Viviamo nel mondo delle interconnessioni, dei bit, dello scambio dei dati. Siamo l’era del digitale e il nostro mondo vive ormai di pane e tecnologia.
Abbiamo attraversato diverse rivoluzioni nel corso del tempo e l’ambito tecnico è sempre stato al centro di evoluzioni e sconvolgimenti che hanno completamente cambiato il sistema industriale e con esso quello lavorativo. Ci troviamo nel pieno della quarta rivoluzione industriale, quella che sta portando il nostro modo di intendere le industrie e non solo in qualcosa di completamente diverso.
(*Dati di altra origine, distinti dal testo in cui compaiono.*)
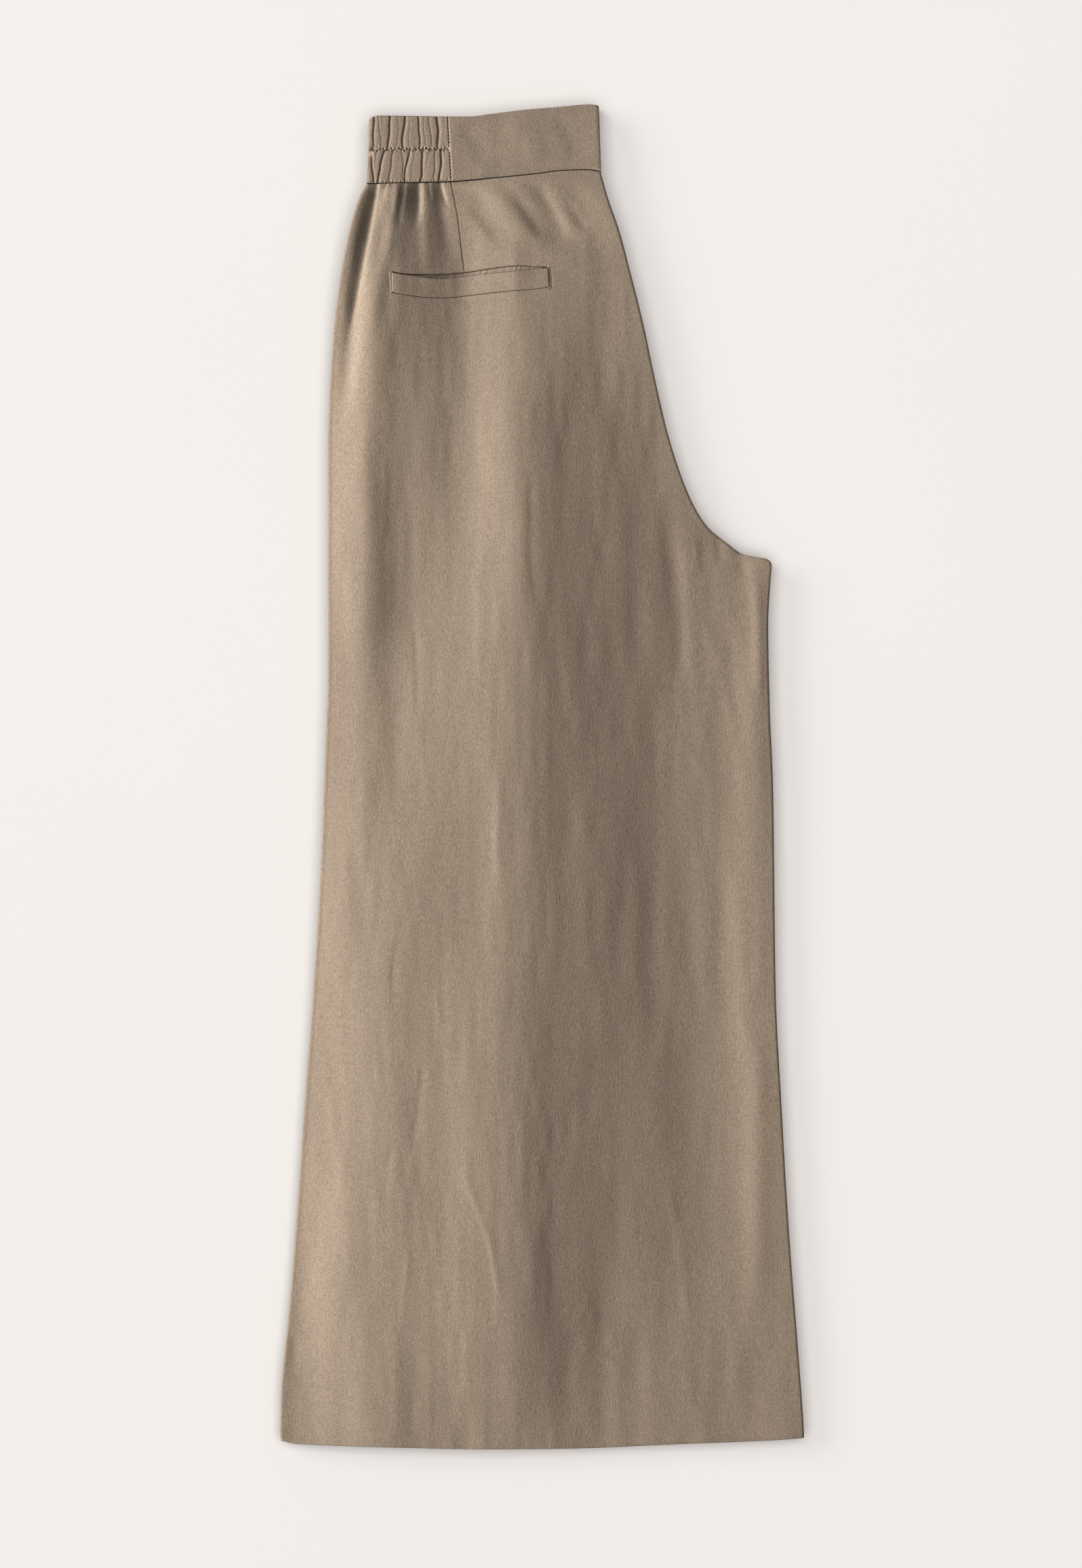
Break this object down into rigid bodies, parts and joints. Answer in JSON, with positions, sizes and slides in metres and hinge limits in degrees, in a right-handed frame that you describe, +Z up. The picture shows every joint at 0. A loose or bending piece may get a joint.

Ogni anno si svolge a Davos il summit del World Economic Forum e i risultati presentati quest’anno hanno impressionato e preoccupato non pochi. Un’infografica ha spiegato come da qui al 2020 cambieranno completamente le abilità richieste per i lavoratori per far fronte alle nuove occupazioni dell’era del digitale. Molti titoli hanno sbandierato l’idea – sostenuta da non pochi – che le nuove frontiere della tecnologia applicate al settore industriale possano essere la causa di un elevato tasso di disoccupazione. La situazione non è questa.
L’abilità sta nel saper adeguare la propria forma mentis alla domanda di lavoro del tempo.
La tesi portata avanti durante il Summit parlava di “Disruption of skills” ovvero distruzione di abilità o competenze che saranno migliorate e sostituite da altre per fronteggiare il cambiamento. Proprio il cambiamento è una parola che ha una grande responsabilità. Riuscire a cambiare e stravolgere settori lavorativi significa rimescolare il sistema del lavoro e dargli un’impronta totalmente diversa.
L’era di internet ha avuto questo impatto. Le interconnessioni, lo scambio dati, l’irruzione delle app, l’arrivo dei social, la nascita di startup hanno completamente rivoluzionato i mercati. Questi cambiamenti hanno sfornato nuovi lavori, nuove occupazioni. Il non saper fronteggiare e approfittare di questo cambiamento genera regresso. Il problema della possibilità che da qui a pochi anni tante occupazioni non esisteranno più sta nel fatto che non ci si vuole adeguare al dinamismo dei nostri tempi.
Facebook è il quotidiano più letto al mondo senza essere una testata giornalistica , Amazon il negozio più visitato, Uber fornisce un sistema di trasporti senza avere di per sé mezzi di trasporto, lo stesso succede per Airbnb che fornisce camere d’albergo o appartamenti senza di fatto detenere alcuna proprietà.
Questa è semplicemente l’era della Sharing economy. E’ un nuovo modo di fare economia a partire da un pc. Questa evoluzione ha spaventato non poche persone e non pochi governi che spesso non legalizzano l’utilizzo di questi sistemi – un esempio è Uber che in Italia è considerato illegale così come in altri paesi.
Le grandi economie giocano il loro business sulla capacità di riconoscere la direzione del futuro e il futuro del lavoro è tutta qui, viaggia tutta sul saper creare forza lavoro che abbia competenze specifiche.
Parliamo di creatività, emotività, empatia, intelligenza emotiva, leadership, conoscenze informatiche. E’ tutta qui la rivoluzione. I risultati esposti al Forum hanno visto l’Italia tra i paesi meno devoti al cambiamento digitale non considerando la possibilità di ottenere grandi vantaggi grazie alle ricchezze del nostro paese.
La tecnologia è uno strumento flessibile di cui il nostro turismo per esempio, potrebbe beneficiare in maniera molto redditizia. Basti considerare come Airbnb abbia avuto risultati grandiosi nel nostro paese negli ultimi anni, contribuendo a fornire nuovi spazi per i turisti. E’ a questo tipo di tecnologia che bisogna dare spazio. La ricchezza della nostra cultura e della nostra arte potrebbe essere validamente utilizzata per innovare il modo di concepire il turismo e con esso le occupazioni che vi sono legate. Lo stesso vale per il settore manifatturiero, dove gli e-commerce potrebbero essere un proficuo strumento di distribuzione dei nostri prodotti nel mondo. E gli ambiti di applicazione di questo nuovo modo di concepire il lavoro ne sono moltissimi.
Il segreto sta nello sfruttare le nostre ricchezze, approfondire nuove competenze e metterle a disposizione del cambiamento.